A passagem para esta apropriação artística atual foi fomentada nas últimas décadas do século XVIII, quando se começou a delinear algumas mudanças na produção dos ex-líbris, no sentido de desvinculá-lo da heráldica. Paulatinamente, monogramas, elementos decorativos, livros, bibliotecas e temas do cotidiano passam a ser adotados pelos artistas como forma de homenagear, enaltecer e dar reconhecimento social seus proprietários. Estavam lançadas as sementes que os artistas souberam aproveitar para renovar a arte do ex-líbris, torná-lo um objeto artístico.
Já no final do século XIX, historiadores ligados a tradição, saudosos da tradição heráldica, atacavam este tipo de produção que acabou por se consolidar, dando início ao ex-líbris artístico moderno.
Nesse sentido, vale ressaltar sua apropriação como meio de expressão artística. Desde o século XIX, além das encomendas habituais de proprietários de livros, diversos artistas utilizaram-se de ex-líbris para render homenagens a amigos próximos, a exemplo de Toulouse Lautrec, que idealizou ex-líbris para Maurice Guibert; de Salvador Dalí que fez exemplares para os amigos André Breton e Federico Garcia Lorca, de Picasso que homenageou o banqueiro, colecionador e amigo Max Pellequer; de Emile Nolde que elaborou um ex-líbris para seu biógrafo e amigo Hans Fehr. Outros artistas acabaram os incorporando a suas produções artísticas como exercício poético ou em livros de artista, como o fez Louise Bourgeois.

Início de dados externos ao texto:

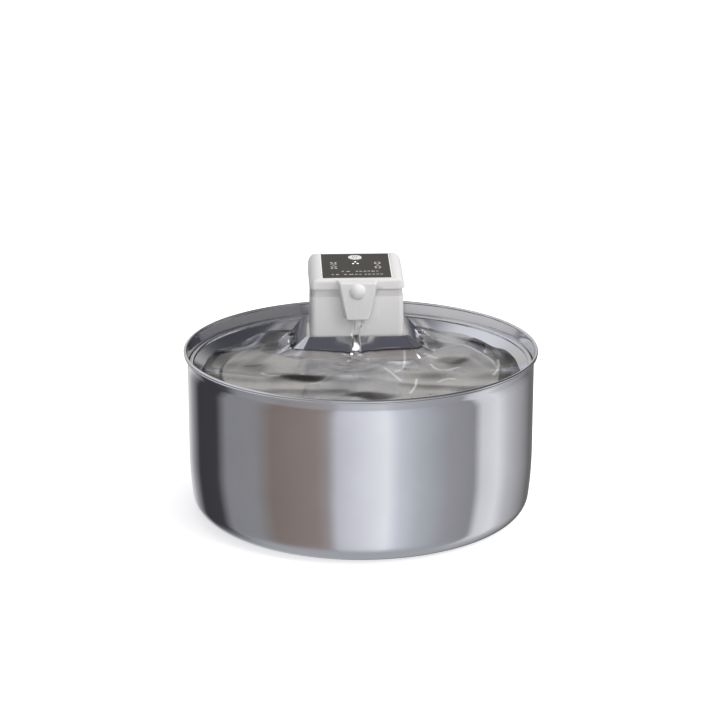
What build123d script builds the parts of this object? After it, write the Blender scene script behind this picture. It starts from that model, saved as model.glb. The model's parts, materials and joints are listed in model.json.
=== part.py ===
"""Pet water fountain: a steel bowl, a lift-out drinking tray and a cordless pump unit.

Millimetres. The origin is at the centre of the bowl's underside, +Z is up, -Y is the front and
the pump unit stands at the back, +Y.
"""
import os
from math import atan2, cos, degrees, radians, sin, sqrt, tan

from build123d import *

os.makedirs("parts", exist_ok=True)

# ---------------------------------------------------------------- driving dimensions
# Clearances
SLIDE_FIT = 0.3            # between pieces that slide past each other
SEAT_GAP = 0.1             # under a piece that rests on a seat
SNUG = 0.05                # between pieces that are pressed or screwed together
RUNNING = 0.05             # radial, between the rotor's bore and its shaft
PRESSED = 0.01             # radial, round the fixed shaft and inside the magnet
THROUGH = 10.0             # length of a cut that passes right through a wall

# Bowl
BODY_R = 110.0             # outside of the straight wall
BOWL_SHEET = 0.7
BOWL_TOP = 106.6
SWEEP_R = 260.0            # slow inward curve of the lower wall
SWEEP_TOP = 42.0
FOOT_R = 12.5              # corner between the wall and the foot
FOOT_Z = 0.4
PANEL_R = 80.0             # raised middle of the base
PANEL_RISE = 1.2
FLARE_Z = 98.7             # where the lip starts to open
FLARE_SLOPE = 0.271        # outward run per height
ROLL_R = 0.95              # rolled edge
HEM_R = 0.75               # second fold under the rolled edge
HEM_DROP = 1.25

# Base pads
PAD_COUNT = 4
PAD_R = 7.0
PAD_RING_R = 66.0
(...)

Como ocorreu em todos os campos da arte, a virada para o século XX representou uma revolução e questionamento de toda uma tradição. Isso não foi diferente como os ex-líbris. Os artistas, ávidos por renovações, adeptos da liberdade expressiva, recusavam a seguir regras estabelecida e passaram a utilizar-se dos ex-líbris como meio para surpreender e render homenagens a entes queridos, subvertendo sua função inicial de marcar posse para torná-lo um meio expressivo, uma obra de arte.
Eliana Ambrosio. Ex libris Museu Nacional, 2019.
Assim, paulatinamente o objeto do ex-líbris ganhou espaços em coleções e passou a figurar concursos e exposições mundiais, na qual à vocação inicial foi incorporada ao campo da experimentação gráfica e expressividade artística.
Consoante com a reverberações contemporâneas da cultura do ex-líbris como um miniprint, muito artistas desenvolvem projetos especiais, como álbuns, livros de artista e ex-líbris imaginários.
*Eliana Ribeiro Ambrosio - Artista gravadora, realiza trabalhos principalmente em xilogravura e gravura em metal. Possui Especialização em Conservação e Restauro pelo CECOR/UFMG, além de Mestrado e Doutorado em História da Arte pela Universidade Estadual de Campinas. É professora Associada de xilogravura do Departamento de Artes Plásticas da Escola de Belas Artes da Universidade Federal de Minas Gerais, do qual foi coordenadora do Curso de Artes Visuais de 2012 a 2016.
*George Rembrandt Gütlich - Artista gravador. Bacharel pela Faculdade de Belas Artes de São Paulo, Especialista em Museologia pelo Instituto de Museologia de São Paulo, Doutor em Artes pelo Instituto de Artes da UNICAMP e Pós Doutor em Arquitetura pela Faculdade de Arquitetura da Universidade de Lisboa. Professor Adjunto de Gravura em Metal na Escola de Belas Artes da UFMG.